Il procuratore di Lanusei Biagio Mazzeo ha chiesto la proroga delle indagini, partite con la denuncia di furto delle provette di Dna dal Parco Genos di Perdasdefogu nell’agosto 2016, e ha notificato 17 avvisi di garanzia nei confronti di altrettante persone responsabili a vario titolo dei reati di furto aggravato, peculato, abuso d’ufficio falsità materiale commessa da pubblico ufficiale e violazione di dati relativi alla privacy.

Tra gli indagati vi sono amministratori e i presidenti che si sono succeduti negli anni nella SharDna Spa e nel Parco Genos, nonché i sindaci di alcuni Comuni che avevano concesso arbitrariamente l’accesso agli uffici dell’anagrafe comunali al fine della ricerca.
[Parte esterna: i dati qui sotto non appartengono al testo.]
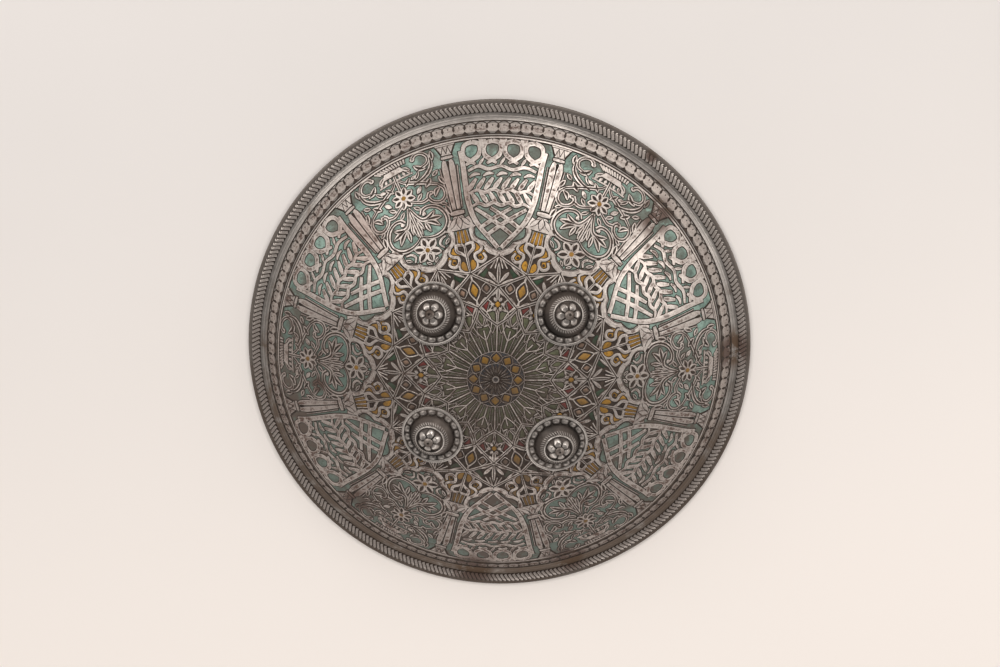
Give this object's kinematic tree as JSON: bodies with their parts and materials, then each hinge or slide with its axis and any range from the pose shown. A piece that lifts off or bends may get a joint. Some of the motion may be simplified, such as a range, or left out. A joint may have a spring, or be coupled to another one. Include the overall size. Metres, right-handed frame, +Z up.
{
  "type": "round convex buckler shield",
  "caption": "Round convex steel shield with pierced and engraved ornament, coloured grounds, raised bosses and plain eyes inside for grips.",
  "frame": {"origin": "centre of the circle the rim rests on, on the floor plane", "axes": "+Z up through the middle of the domed face; +Y towards the middle of one arched panel, the one at the top of the picture"},
  "size_m": [0.47, 0.47, 0.0992],
  "materials": {
    "worked_steel": "worn grey steel ornament over turquoise, amber, red and green grounds, dark in the cuts",
    "boss_iron": "dark worn iron, bright on the raised rings",
    "bolt_iron": "dark forged iron",
    "dark_cut": "dark brown cuts and sunk ground round the steel ornament",
    "turquoise_ground": "matt, uneven turquoise enamel",
    "amber_ground": "amber enamel",
    "red_ground": "dark red enamel",
    "green_ground": "dark green enamel",
    "olive_ground": "dull olive grey enamel",
    "blue_ground": "dark blue grey enamel"
  },
  "bodies": {
    "root": {"shield_plate": "worked_steel", "boss_1": "boss_iron", "boss_2": "boss_iron", "boss_3": "boss_iron", "boss_4": "boss_iron", "bolt_1": "bolt_iron", "bolt_2": "bolt_iron", "bolt_3": "bolt_iron", "bolt_4": "bolt_iron"}
  },
  "joints": []
}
Le provette sottratte erano circa 25mila, sulle 230mila conservate nel Parco, appartenenti a 14mila ogliastrini, utili per lo studio di una delle popolazioni più longeve del mondo ma anche le malattie ereditarie. Erano oltre 50 gli iscritti nel registro degli indagati ma per 36 la posizione penale è stata stralciata.
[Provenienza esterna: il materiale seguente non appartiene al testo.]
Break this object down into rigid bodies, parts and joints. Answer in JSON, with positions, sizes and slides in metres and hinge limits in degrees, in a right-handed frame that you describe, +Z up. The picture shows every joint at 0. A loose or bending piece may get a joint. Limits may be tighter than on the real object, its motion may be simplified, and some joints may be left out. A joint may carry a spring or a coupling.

Il caso delle provette rubate sembrava rientrato a settembre 2016, quando si accertò che le provette erano nel reparto di Oculistica dell’ospedale San Giovanni di Dio a Cagliari. A trasferirle sarebbe stato il professor Mario Pirastu, creatore della società Shardna e fino alla prima metà del 2016 era proprietaria del Parco genetico, nato agli inizi del Duemila su impulso del patron di Tiscali Renato Soru con l’obiettivo di studiare il Dna di una fra le popolazioni più longeve al mondo. Soru aveva infatti fondato la societò Shardna, poi fallita e acquistata lo scorso anno dalla società inglese Tiziana Life per 250mila euro. La vendita aveva suscitato malumori e polemiche in Ogliastra tra i cittadini che avevano donato il proprio Dna. Sulla vicenda era anche intervenuto il garante della Privacy che aveva stabilito che quelle informazioni genetiche potevano essere utilizzate solo con un nuovo consenso dei donatori. Consenso che alcuni hanno poi revocato. Pirastu era anche direttore dell’istituto di genetica del Cnr (Consiglio nazionale delle ricerche) e aveva riferito di aver disposto il trasferimento delle provette “per scopi scientifici”. Ma adesso ci sono diciassette avvisi di garanzia.

Il lavoro del pm Mazzeo era cominciato con la denuncia di una dipendente del Parco Genos: aveva scoperto che alcuni cassetti dei banchi frigo erano stati svuotati. La Procura di Lanusei aveva affidato le indagini al capitano Giuseppe Merola, comandante dei carabinieri di Jerzu. Il pubblico ministero potrebbe chiudere le indagini a breve: ora si attendono i risultati della perizia disposta dal sostituto procuratore sui computer sequestrati.